--- Work required ---
Begin with the first line of the entries below and reproduce each line exactly, ending with the line that holds "BEFORE_REAR_RAIL = (0.04, 0.06, 0.11, 0.12)".

## Start

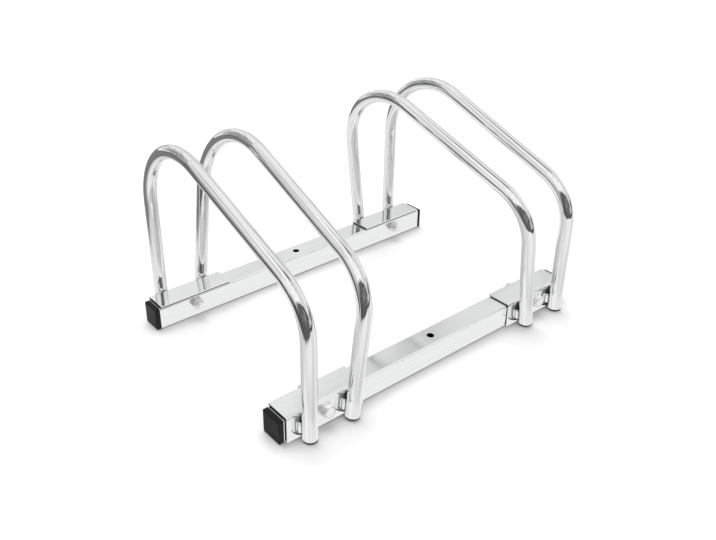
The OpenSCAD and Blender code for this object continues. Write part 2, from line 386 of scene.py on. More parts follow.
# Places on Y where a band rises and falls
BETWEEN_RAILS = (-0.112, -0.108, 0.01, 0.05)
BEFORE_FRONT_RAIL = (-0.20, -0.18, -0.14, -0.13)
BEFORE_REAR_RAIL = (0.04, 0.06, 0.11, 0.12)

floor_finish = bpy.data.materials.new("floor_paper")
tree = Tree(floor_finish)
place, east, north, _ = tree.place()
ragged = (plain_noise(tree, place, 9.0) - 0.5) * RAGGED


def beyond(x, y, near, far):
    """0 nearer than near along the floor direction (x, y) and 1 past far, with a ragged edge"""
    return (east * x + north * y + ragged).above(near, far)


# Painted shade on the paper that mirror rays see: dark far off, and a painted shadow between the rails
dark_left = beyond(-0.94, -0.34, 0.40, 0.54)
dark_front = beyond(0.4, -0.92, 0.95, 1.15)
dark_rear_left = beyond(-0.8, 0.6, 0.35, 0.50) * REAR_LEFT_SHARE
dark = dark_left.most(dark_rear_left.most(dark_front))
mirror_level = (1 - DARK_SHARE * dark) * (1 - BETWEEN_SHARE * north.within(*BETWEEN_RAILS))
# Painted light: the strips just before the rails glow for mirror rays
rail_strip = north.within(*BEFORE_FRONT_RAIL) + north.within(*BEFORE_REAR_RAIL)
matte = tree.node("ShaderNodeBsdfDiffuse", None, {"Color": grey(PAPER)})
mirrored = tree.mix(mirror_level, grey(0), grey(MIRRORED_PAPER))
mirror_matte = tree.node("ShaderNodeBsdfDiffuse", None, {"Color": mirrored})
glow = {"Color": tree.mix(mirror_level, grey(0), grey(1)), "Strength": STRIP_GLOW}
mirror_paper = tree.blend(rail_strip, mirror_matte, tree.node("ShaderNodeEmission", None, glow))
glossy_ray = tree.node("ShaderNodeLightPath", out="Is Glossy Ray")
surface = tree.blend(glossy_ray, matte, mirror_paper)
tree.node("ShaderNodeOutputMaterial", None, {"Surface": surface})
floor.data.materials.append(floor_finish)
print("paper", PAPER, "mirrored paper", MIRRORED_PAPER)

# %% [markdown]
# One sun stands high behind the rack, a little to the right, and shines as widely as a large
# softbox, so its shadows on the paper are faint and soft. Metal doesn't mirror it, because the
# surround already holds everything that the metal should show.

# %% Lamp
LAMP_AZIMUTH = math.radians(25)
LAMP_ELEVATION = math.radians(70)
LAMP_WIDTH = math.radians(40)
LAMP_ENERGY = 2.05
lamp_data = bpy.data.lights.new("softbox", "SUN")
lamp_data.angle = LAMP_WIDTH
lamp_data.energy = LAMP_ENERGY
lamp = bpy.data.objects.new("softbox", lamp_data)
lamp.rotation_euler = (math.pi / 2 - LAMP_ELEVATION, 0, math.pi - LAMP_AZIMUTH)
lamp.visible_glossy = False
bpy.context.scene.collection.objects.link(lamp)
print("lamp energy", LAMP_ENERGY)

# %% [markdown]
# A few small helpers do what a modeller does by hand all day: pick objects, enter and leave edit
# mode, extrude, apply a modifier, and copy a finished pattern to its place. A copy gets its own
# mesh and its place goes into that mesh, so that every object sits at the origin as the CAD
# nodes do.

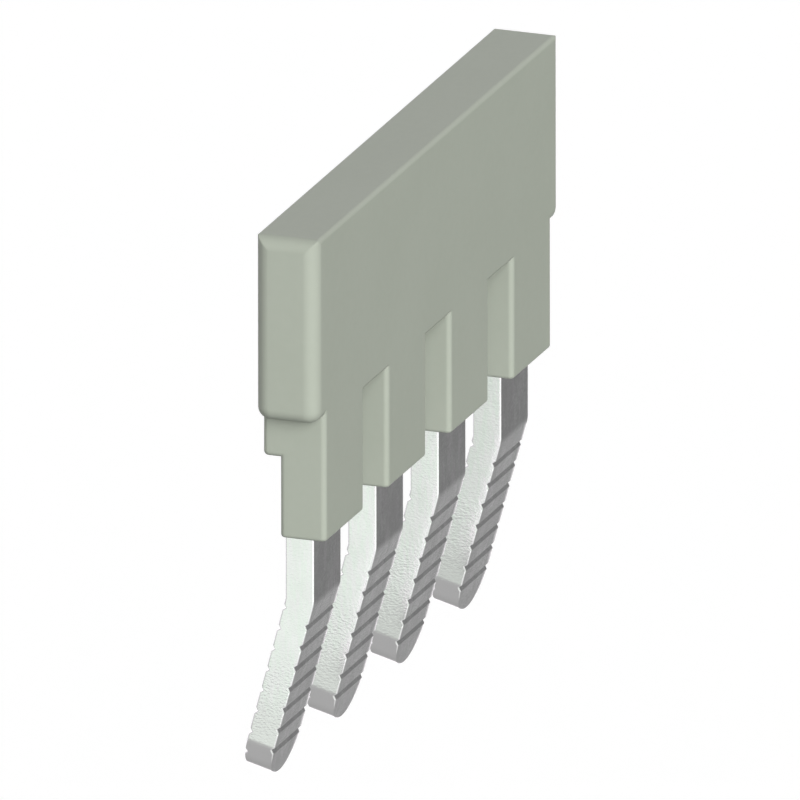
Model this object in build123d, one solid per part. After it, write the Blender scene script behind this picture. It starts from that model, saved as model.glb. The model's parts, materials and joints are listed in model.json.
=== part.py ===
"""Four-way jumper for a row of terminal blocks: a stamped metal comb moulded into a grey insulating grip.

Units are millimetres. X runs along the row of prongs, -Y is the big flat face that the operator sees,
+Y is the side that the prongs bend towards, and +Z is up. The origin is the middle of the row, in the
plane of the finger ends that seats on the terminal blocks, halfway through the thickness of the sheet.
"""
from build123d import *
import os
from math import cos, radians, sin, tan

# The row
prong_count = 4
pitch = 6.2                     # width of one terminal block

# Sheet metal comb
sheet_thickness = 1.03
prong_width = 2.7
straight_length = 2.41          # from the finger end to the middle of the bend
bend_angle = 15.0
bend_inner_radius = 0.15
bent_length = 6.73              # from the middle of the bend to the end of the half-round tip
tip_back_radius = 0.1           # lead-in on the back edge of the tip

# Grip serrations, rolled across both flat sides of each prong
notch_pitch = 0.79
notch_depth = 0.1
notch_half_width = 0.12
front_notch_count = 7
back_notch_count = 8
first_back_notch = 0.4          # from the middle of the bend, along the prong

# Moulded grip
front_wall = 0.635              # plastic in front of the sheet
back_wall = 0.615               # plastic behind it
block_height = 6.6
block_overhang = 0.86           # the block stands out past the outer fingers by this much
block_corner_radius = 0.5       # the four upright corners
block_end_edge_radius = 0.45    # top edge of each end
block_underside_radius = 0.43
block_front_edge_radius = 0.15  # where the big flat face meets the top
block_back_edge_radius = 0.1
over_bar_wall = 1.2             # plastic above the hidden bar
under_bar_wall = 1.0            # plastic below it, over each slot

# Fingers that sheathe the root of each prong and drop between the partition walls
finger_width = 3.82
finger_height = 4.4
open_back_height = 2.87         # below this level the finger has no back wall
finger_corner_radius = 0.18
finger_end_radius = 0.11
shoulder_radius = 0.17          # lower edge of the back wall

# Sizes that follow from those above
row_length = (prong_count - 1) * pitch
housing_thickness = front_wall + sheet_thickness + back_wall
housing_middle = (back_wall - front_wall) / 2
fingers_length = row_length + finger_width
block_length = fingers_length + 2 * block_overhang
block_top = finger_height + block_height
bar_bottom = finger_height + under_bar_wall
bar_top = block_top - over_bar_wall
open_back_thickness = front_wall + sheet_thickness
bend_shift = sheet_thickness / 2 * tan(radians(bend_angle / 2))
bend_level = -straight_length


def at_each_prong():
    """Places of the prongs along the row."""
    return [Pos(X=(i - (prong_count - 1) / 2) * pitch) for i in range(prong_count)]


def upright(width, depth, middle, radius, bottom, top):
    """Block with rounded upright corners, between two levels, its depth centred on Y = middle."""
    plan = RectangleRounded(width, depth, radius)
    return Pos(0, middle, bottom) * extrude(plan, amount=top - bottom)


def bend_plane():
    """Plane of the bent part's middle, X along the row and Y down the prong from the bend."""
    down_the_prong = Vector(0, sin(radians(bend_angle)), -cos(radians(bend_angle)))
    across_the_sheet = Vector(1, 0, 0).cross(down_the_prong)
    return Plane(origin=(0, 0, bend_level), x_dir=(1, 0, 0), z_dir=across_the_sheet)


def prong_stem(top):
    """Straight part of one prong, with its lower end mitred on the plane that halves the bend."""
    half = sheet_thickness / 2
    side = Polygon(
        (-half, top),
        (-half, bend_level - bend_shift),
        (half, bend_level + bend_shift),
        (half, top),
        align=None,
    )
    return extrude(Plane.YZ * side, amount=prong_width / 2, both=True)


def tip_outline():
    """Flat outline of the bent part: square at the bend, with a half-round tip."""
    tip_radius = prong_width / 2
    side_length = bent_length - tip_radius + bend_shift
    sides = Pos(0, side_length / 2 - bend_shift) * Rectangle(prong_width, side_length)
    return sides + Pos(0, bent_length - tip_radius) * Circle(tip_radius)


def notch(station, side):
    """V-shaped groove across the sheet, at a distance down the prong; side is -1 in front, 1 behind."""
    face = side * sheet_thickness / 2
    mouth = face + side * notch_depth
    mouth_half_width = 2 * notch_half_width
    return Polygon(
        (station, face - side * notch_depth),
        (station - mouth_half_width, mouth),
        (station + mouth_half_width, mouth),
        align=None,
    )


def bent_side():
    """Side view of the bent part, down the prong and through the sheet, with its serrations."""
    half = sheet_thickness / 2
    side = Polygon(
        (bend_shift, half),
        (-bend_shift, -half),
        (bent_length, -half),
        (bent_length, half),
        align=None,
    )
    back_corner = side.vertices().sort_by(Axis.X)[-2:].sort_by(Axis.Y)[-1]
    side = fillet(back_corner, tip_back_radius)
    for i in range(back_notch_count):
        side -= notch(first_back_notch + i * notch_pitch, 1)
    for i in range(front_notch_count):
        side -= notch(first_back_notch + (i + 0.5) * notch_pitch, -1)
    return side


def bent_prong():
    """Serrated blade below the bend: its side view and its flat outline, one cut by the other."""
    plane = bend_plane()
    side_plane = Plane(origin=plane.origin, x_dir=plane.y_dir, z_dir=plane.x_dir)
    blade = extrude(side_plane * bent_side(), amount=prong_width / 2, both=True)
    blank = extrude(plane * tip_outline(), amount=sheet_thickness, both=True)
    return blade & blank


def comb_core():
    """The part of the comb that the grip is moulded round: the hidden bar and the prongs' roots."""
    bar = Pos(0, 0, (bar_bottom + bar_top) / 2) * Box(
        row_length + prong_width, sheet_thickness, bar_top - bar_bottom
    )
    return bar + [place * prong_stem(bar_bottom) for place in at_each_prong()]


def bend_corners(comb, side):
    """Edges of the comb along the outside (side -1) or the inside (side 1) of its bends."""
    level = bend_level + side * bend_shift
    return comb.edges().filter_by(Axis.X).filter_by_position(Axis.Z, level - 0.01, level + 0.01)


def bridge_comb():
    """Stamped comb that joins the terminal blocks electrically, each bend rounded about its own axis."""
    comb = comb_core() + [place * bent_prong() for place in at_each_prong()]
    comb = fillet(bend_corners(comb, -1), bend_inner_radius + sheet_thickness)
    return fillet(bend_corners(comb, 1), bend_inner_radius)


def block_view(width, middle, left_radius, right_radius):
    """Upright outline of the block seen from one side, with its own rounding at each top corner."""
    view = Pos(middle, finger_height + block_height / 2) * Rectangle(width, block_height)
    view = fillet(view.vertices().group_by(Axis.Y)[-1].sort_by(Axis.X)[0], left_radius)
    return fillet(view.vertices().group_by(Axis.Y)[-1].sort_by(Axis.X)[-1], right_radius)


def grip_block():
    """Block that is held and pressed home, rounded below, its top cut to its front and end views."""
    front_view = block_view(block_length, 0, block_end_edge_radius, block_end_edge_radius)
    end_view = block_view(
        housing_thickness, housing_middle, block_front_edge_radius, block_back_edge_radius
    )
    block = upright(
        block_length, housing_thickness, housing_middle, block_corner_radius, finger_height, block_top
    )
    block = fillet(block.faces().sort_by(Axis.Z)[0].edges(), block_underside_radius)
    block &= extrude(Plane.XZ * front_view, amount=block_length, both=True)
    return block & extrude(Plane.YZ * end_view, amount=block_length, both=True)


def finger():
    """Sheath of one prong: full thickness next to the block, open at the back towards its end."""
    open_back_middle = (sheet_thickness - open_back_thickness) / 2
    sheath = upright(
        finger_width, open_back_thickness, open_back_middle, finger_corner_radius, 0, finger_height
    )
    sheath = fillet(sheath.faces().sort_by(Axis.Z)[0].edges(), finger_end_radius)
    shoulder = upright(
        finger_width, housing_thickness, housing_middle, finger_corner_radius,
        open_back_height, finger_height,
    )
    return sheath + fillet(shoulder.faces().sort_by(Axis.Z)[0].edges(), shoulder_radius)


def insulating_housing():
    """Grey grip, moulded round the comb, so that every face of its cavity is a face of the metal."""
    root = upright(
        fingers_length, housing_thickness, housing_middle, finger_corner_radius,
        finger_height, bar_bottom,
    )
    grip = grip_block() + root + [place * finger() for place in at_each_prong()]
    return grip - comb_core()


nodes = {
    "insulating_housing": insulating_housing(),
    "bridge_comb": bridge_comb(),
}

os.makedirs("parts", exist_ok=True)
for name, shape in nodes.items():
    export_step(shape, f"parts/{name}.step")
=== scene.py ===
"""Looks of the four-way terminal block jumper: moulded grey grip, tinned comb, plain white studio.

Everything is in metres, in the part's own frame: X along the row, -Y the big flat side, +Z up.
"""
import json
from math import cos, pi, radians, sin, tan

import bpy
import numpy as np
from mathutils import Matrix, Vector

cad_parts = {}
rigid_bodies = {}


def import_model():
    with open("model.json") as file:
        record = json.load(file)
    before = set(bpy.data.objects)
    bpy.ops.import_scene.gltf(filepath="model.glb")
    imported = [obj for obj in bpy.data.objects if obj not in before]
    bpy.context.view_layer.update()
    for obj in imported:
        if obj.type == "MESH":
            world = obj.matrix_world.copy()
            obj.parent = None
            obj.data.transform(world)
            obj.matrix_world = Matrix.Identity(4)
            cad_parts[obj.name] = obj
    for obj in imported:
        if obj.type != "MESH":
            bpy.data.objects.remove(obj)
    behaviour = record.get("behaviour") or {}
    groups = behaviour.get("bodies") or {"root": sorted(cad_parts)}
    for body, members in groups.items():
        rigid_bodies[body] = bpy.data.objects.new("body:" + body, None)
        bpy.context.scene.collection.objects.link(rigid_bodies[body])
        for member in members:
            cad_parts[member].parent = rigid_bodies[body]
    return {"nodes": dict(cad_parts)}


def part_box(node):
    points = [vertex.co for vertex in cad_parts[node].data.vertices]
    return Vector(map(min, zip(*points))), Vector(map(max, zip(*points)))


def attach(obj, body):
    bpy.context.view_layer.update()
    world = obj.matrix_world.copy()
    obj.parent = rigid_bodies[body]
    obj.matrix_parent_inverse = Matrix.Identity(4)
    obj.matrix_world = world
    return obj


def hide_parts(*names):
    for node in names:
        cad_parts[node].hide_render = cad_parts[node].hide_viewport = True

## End

--- Answer to this problem ---
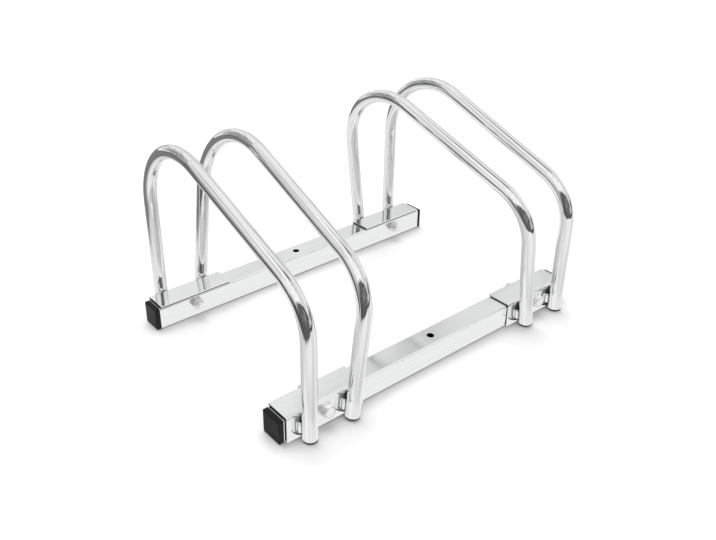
The OpenSCAD and Blender code for this object continues. Write part 2, from line 386 of scene.py on. More parts follow.
# Places on Y where a band rises and falls
BETWEEN_RAILS = (-0.112, -0.108, 0.01, 0.05)
BEFORE_FRONT_RAIL = (-0.20, -0.18, -0.14, -0.13)
BEFORE_REAR_RAIL = (0.04, 0.06, 0.11, 0.12)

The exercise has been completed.